- [WRITTEN PROBLEM] Reproduce each line of the material precisely.

- [DATA BLOCK]
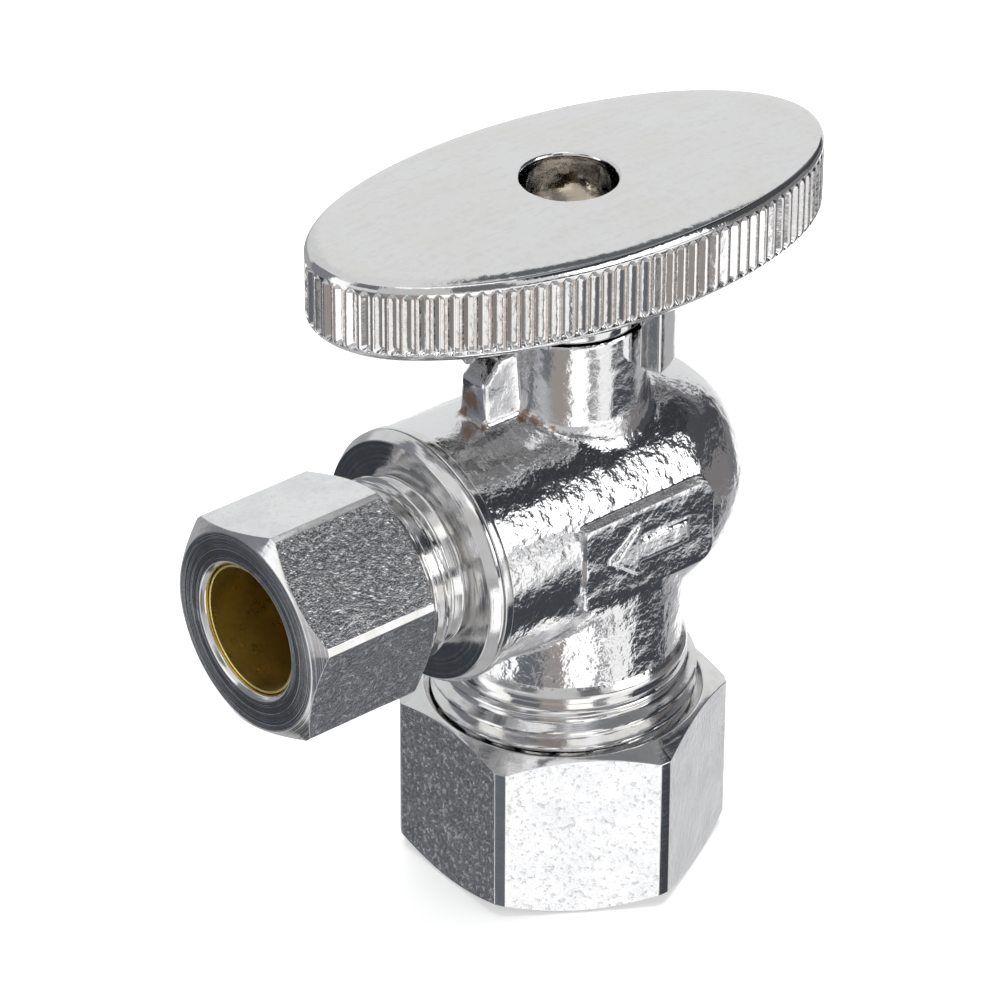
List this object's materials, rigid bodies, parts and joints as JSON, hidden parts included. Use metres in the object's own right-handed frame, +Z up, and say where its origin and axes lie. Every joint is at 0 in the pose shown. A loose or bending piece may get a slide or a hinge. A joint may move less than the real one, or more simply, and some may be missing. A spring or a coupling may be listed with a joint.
{
  "type": "angle stop valve",
  "caption": "Quarter-turn angle stop valve: compression inlet below, smaller compression outlet to the side, oval fluted handle on top.",
  "frame": {"origin": "centre of the inlet nut's lower face, on the axis of the inlet tube and the stem", "axes": "+Z up along the inlet and stem axis, -X out of the outlet, -Y out of the raised pad's face"},
  "size_m": [0.052, 0.0252, 0.0578],
  "materials": {
    "forged_chrome": "rough forging under chrome plate",
    "turned_chrome": "turned and chrome plated",
    "nut_chrome": "hexagonal bar, dull chrome plate",
    "handle_chrome": "die-cast, bright chrome plate",
    "ball_chrome": "polished",
    "turned_brass": "turned",
    "ferrule_brass": "bright",
    "screw_steel": "zinc plated",
    "ptfe": "matte",
    "rubber_seal": "matte"
  },
  "bodies": {
    "body": {"valve_body": "forged_chrome", "outlet_adapter": "turned_chrome", "adapter_oring": "rubber_seal", "outlet_seat": "ptfe", "rear_seat": "ptfe"},
    "handle": {"handle": "handle_chrome", "handle_screw": "screw_steel", "stem": "turned_brass", "thrust_washer": "ptfe", "stem_oring_lower": "rubber_seal", "stem_oring_upper": "rubber_seal"},
    "ball": {"ball": "ball_chrome"},
    "outlet_ferrule": {"outlet_ferrule": "ferrule_brass"},
    "outlet_nut": {"outlet_nut": "nut_chrome"},
    "inlet_ferrule": {"inlet_ferrule": "ferrule_brass"},
    "inlet_nut": {"inlet_nut": "nut_chrome"}
  },
  "joints": [
    {"name": "handle_turn", "type": "hinge", "parent": "body", "child": "handle", "pos_m": [0, 0, 0.0468], "axis": [0, 0, -1], "range_deg": [0, 90]},
    {"name": "ball_turn", "type": "hinge", "parent": "body", "child": "ball", "pos_m": [0, 0, 0.0309], "axis": [0, 0, -1], "range_deg": [0, 90]},
    {"name": "inlet_nut_travel", "type": "slide", "parent": "body", "child": "inlet_ferrule", "axis": [0, 0, -1], "range_m": [0, 0.0085]},
    {"name": "inlet_nut_turn", "type": "hinge", "parent": "inlet_ferrule", "child": "inlet_nut", "pos_m": [0, 0, 0], "axis": [0, 0, -1], "range_deg": [0, 2160]},
    {"name": "outlet_nut_travel", "type": "slide", "parent": "body", "child": "outlet_ferrule", "axis": [-1, 0, 0], "range_m": [0, 0.0059]},
    {"name": "outlet_nut_turn", "type": "hinge", "parent": "outlet_ferrule", "child": "outlet_nut", "pos_m": [-0.025, 0, 0.0309], "axis": [-1, 0, 0], "range_deg": [0, 1980]}
  ],
  "couplings": [
    {"joint": "ball_turn", "follows": "handle_turn", "ratio": 1},
    {"joint": "inlet_nut_travel", "follows": "inlet_nut_turn", "m_per_rad": 0.00022457},
    {"joint": "outlet_nut_travel", "follows": "outlet_nut_turn", "m_per_rad": 0.00016839}
  ]
}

- [ANSWER FOR THIS EXERCISE]
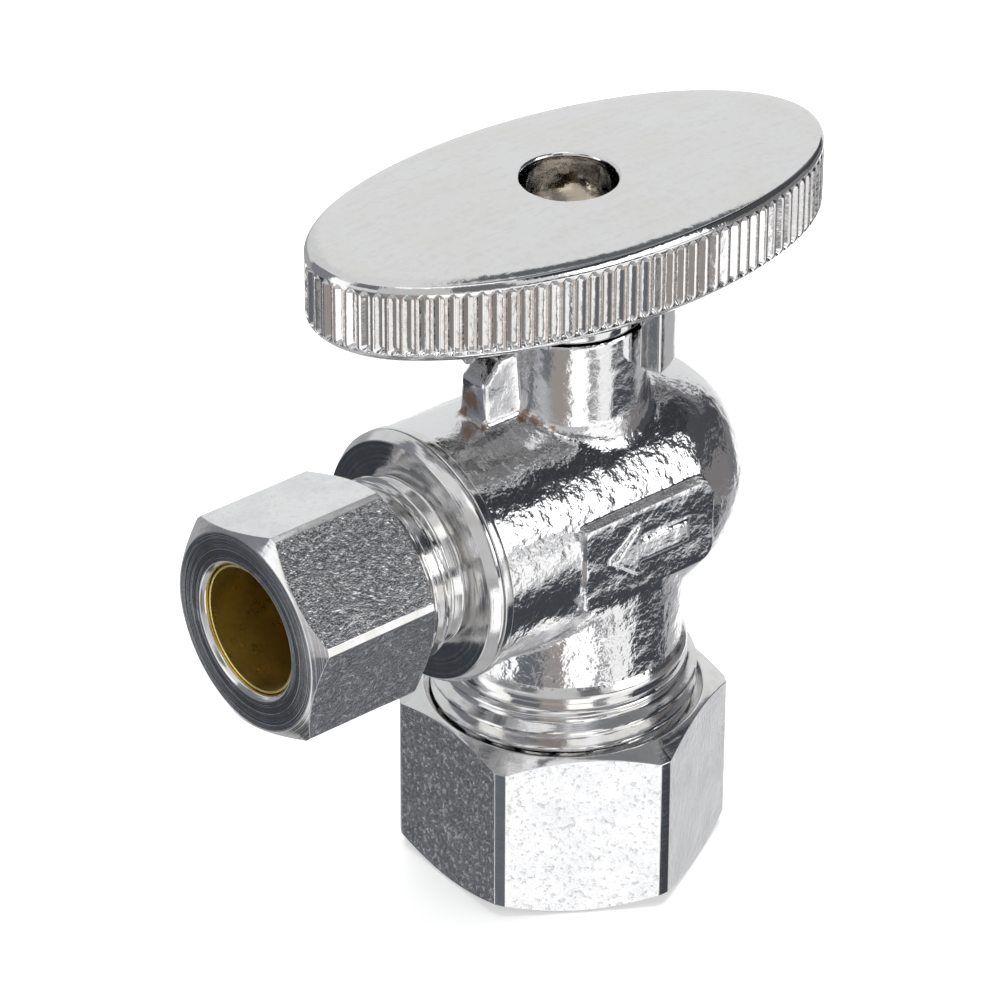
List this object's materials, rigid bodies, parts and joints as JSON, hidden parts included. Use metres in the object's own right-handed frame, +Z up, and say where its origin and axes lie. Every joint is at 0 in the pose shown. A loose or bending piece may get a slide or a hinge. A joint may move less than the real one, or more simply, and some may be missing. A spring or a coupling may be listed with a joint.
{
  "type": "angle stop valve",
  "caption": "Quarter-turn angle stop valve: compression inlet below, smaller compression outlet to the side, oval fluted handle on top.",
  "frame": {"origin": "centre of the inlet nut's lower face, on the axis of the inlet tube and the stem", "axes": "+Z up along the inlet and stem axis, -X out of the outlet, -Y out of the raised pad's face"},
  "size_m": [0.052, 0.0252, 0.0578],
  "materials": {
    "forged_chrome": "rough forging under chrome plate",
    "turned_chrome": "turned and chrome plated",
    "nut_chrome": "hexagonal bar, dull chrome plate",
    "handle_chrome": "die-cast, bright chrome plate",
    "ball_chrome": "polished",
    "turned_brass": "turned",
    "ferrule_brass": "bright",
    "screw_steel": "zinc plated",
    "ptfe": "matte",
    "rubber_seal": "matte"
  },
  "bodies": {
    "body": {"valve_body": "forged_chrome", "outlet_adapter": "turned_chrome", "adapter_oring": "rubber_seal", "outlet_seat": "ptfe", "rear_seat": "ptfe"},
    "handle": {"handle": "handle_chrome", "handle_screw": "screw_steel", "stem": "turned_brass", "thrust_washer": "ptfe", "stem_oring_lower": "rubber_seal", "stem_oring_upper": "rubber_seal"},
    "ball": {"ball": "ball_chrome"},
    "outlet_ferrule": {"outlet_ferrule": "ferrule_brass"},
    "outlet_nut": {"outlet_nut": "nut_chrome"},
    "inlet_ferrule": {"inlet_ferrule": "ferrule_brass"},
    "inlet_nut": {"inlet_nut": "nut_chrome"}
  },
  "joints": [
    {"name": "handle_turn", "type": "hinge", "parent": "body", "child": "handle", "pos_m": [0, 0, 0.0468], "axis": [0, 0, -1], "range_deg": [0, 90]},
    {"name": "ball_turn", "type": "hinge", "parent": "body", "child": "ball", "pos_m": [0, 0, 0.0309], "axis": [0, 0, -1], "range_deg": [0, 90]},
    {"name": "inlet_nut_travel", "type": "slide", "parent": "body", "child": "inlet_ferrule", "axis": [0, 0, -1], "range_m": [0, 0.0085]},
    {"name": "inlet_nut_turn", "type": "hinge", "parent": "inlet_ferrule", "child": "inlet_nut", "pos_m": [0, 0, 0], "axis": [0, 0, -1], "range_deg": [0, 2160]},
    {"name": "outlet_nut_travel", "type": "slide", "parent": "body", "child": "outlet_ferrule", "axis": [-1, 0, 0], "range_m": [0, 0.0059]},
    {"name": "outlet_nut_turn", "type": "hinge", "parent": "outlet_ferrule", "child": "outlet_nut", "pos_m": [-0.025, 0, 0.0309], "axis": [-1, 0, 0], "range_deg": [0, 1980]}
  ],
  "couplings": [
    {"joint": "ball_turn", "follows": "handle_turn", "ratio": 1},
    {"joint": "inlet_nut_travel", "follows": "inlet_nut_turn", "m_per_rad": 0.00022457},
    {"joint": "outlet_nut_travel", "follows": "outlet_nut_turn", "m_per_rad": 0.00016839}
  ]
}